The India Reality: Verticalization and the India Stack 2.0
In the Indian ecosystem, this ROI reckoning is taking a specific shape. Following the government’s $1.2 billion IndiaAI Mission, domestic enterprises are leveraging the “India Stack” philosophy to build sovereign intelligence layers. Companies like TCS and Infosys have pivoted from “AI-enabled” services to “AI-first” internal factories, utilizing local data centers to bypass the latency and jurisdictional risks of US-centric cloud clusters.
The Indian market is particularly sensitive to the “token tax.” With a focus on frugal innovation, Indian builders are leading the transition toward SLMs (Small Language Models).

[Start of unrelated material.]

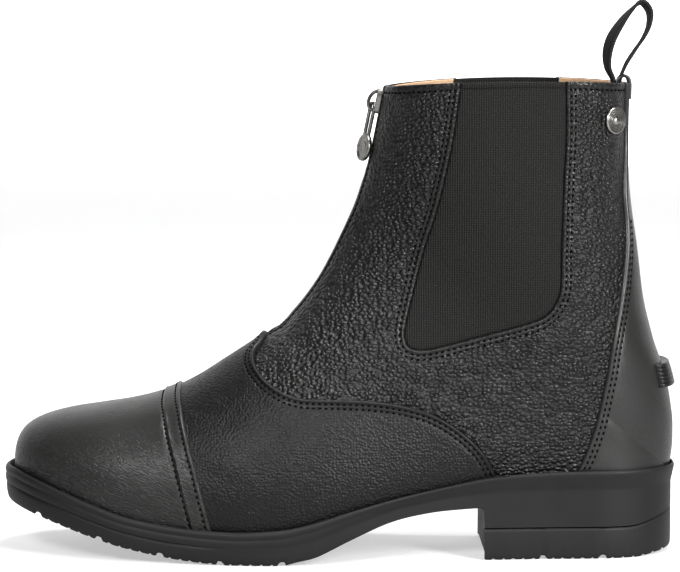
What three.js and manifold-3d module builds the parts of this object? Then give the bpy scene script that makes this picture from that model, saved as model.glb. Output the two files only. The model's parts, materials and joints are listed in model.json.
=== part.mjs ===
// A jodhpur boot for the left foot, standing empty on its moulded sole, in millimetres.
// The toe points to -X, the wearer's outer side faces -Y, and Z is up from the ground.
// The last is one surface: sections run from the toe round the heel to the collar, and
// every leather piece is a band of that surface between two offsets.
import * as THREE from "three";
import { mergeVertices } from "three/addons/utils/BufferGeometryUtils.js";
import Module from "manifold-3d";

const wasm = await Module();
wasm.setup();

// Driving sizes of the last
const LAST_LENGTH = 281;
const BALL_WIDTH = 94;
const COLLAR_WIDTH = 71;
const THROAT_HEIGHT = 90;
const COLLAR_HEIGHT = 202;
const TOE_SWING = 7;

// Driving sizes of the sole
const FORE_THICKNESS = 14.2;
const TOE_RISE = 21.8;
const HEEL_RISE = 23.5;
const TOE_SPRING = 21.5;
const ARCH_HEIGHT = 22.3;
const TOE_LEDGE = 5.8;
const BALL_LEDGE = 5.2;
const HEEL_LEDGE = 3.6;
const LIP_HEIGHT = 3;
const LIP_SLANT = 1.3;
const HEEL_LIFT = 13.4;
const HEEL_LIFT_BACK = 21.2;
const HEEL_INSET = 1.4;
const BREAST_CURVE = 4;
const HEEL_BEVEL = 2.5;
const GROOVE_RADIUS = 1.3;
const GROOVE_PITCH = 25.4;

// Driving sizes of the leather and trim
const WALL = 2.2;
const VAMP_THICKNESS = 1.1;
const CAP_THICKNESS = 1.9;
const PANEL_THICKNESS = 1.2;
const GUSSET_THICKNESS = 1.4;
const GUSSET_RECESS = 0.5;
const INSOLE_THICKNESS = 3.5;
const GAP = 0.3;
const SEAT_GAP = 0.7;

// Driving sizes of the zip, stud, loop and spur rest
const ZIP_WIDTH = 6.6;
const CHAIN_WIDTH = 4;
const CHAIN_THICKNESS = 1.5;
const TAPE_THICKNESS = 0.8;
const SLIDER_LENGTH = 10.5;
const SLIDER_DROP = 6.8;
const SLIDER_WIDTH = 8;
const SLIDER_PLATE = 1.3;
const BAIL_WIDTH = 2.2;
const BAIL_WIRE = 1.1;
const BAIL_TOP = 1;
const BAIL_FOOT = 0.6;
const BAIL_SLANT = 1.2;
const SLIDER_WAIST = 0.7;
const PIVOT_RADIUS = 0.8;
const PIVOT_CLEARANCE = 0.45;
const PULL_LINK = 13.4;
const PULL_WIRE = 1.3;
const PULL_DISC = 12;
const PULL_THICKNESS = 1.8;
const STUD_DIAMETER = 11.4;
const STUD_THICKNESS = 1.6;
const LOOP_TAPE = 1.5;
const LOOP_WIDTH = 9;
const LOOP_HEIGHT = 33;
const LOOP_TAIL = 20;
const SPUR_HEIGHT = 9.5;
const SPUR_DEPTH = 3.2;
const SPUR_WIDTH = 34;

// Resolution of the faceted surface
const HALF_POINTS = 10;
const EDGE_SHARE = 0.45;
const FINE = [[12, 16], [19, 22]];

// A table with named columns
function table(names, rows) {
  const keys = names.split(" ");
  return rows.map((row) => Object.fromEntries(row.map((value, i) => [keys[i], value])));
}

// The sole's height shares along the last: toe and heel say how much of the toe's and the
// heel's rise the rim has there, spring and arch how much of the toe spring and the arch
// the underside has.
const SOLE_LINE = table("along toe heel spring arch", [
  [0.0, 1.0, 0, 1.0, 0],
  [0.04, 0.84, 0, 0.83, 0],
  [0.08, 0.66, 0, 0.66, 0],
  [0.125, 0.45, 0, 0.47, 0],
  [0.17, 0.26, 0, 0.3, 0],
  [0.22, 0.13, 0, 0.16, 0],
  [0.27, 0.05, 0, 0.06, 0],
  [0.325, 0, 0, 0, 0],
  [0.36, 0, 0, 0, 0],
  [0.41, 0, 0.04, 0, 0],
  [0.432, 0, 0.085, 0, 0.065],
  [0.46, 0, 0.165, 0, 0.15],
  [0.51, 0, 0.34, 0, 0.45],
  [0.57, 0, 0.53, 0, 0.77],
  [0.63, 0, 0.69, 0, 0.93],
  [0.69, 0, 0.835, 0, 0.99],
  [0.73, 0, 0.915, 0, 1],
  [0.81, 0, 0.98, 0, 1],
  [0.88, 0, 1, 0, 1],
  [1.0, 0, 1, 0, 1],
]);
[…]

By training these models on clean, industry-specific Indian datasets—spanning multiple languages and vernacular nuances—enterprises are achieving 95%+ accuracy on specific tasks like claims processing or credit underwriting, while spending a fraction of what they would on general-purpose frontier models.
CXO Stakes: Capital Allocation and Systemic Risk
For the C-suite, the pivot to an AI Factory is not just a technical upgrade; it is a defensive maneuver against systemic platform dependency. The strategic pivot to sovereign intelligence is now a matter of fiduciary responsibility.
- Capital Allocation: The 2026 budget cycle shows a massive migration of funds from “AI Experimentation” to “AI Infrastructure.” CFOs are favoring Capex investments in private H100/B200 clusters or dedicated cloud instances over open-ended API contracts. The goal is to turn AI from a recurring cost into a depreciable asset.
- Intellectual Property Leakage: Reliance on frontier landlords creates a “knowledge drain” where enterprise data inadvertently improves the landlord’s general model. The AI Factory approach ensures that every training run and every RLHF (Reinforcement Learning from Human Feedback) loop compounds internal IP.
- Operational Resilience: Relying on a single model provider for core business logic is now classified as a “Concentration Risk” by auditors. Building internal “Factories” allows for model-agnosticism, where the orchestration layer can swap models based on cost, latency, or availability without breaking the application logic.
The Builder’s Mandate: Architecture for the ROI Era
To survive the ROI Reckoning, builders must adopt a “Factory” mindset. This means:
1. Data Distillation: Moving beyond RAG (Retrieval-Augmented Generation) to active distillation, where high-quality outputs from frontier models are used to train smaller, specialized internal models.
2. Inference Optimization: Implementing quantization and pruning as standard DevOps practices to minimize the hardware footprint.
3. Unit Economics Tracking: Building “FinOps for AI” dashboards that track the cost-per-successful-inference against the business value generated (e.g., time saved, revenue uplift).
The transition from renting general intelligence to owning specialized “factories” is the defining competitive divide of 2026. Those who continue to rent will find their margins squeezed by the very models they hoped would save them. Those who build their own internalized intelligence will secure the only sustainable advantage in the AI era: cognitive sovereignty.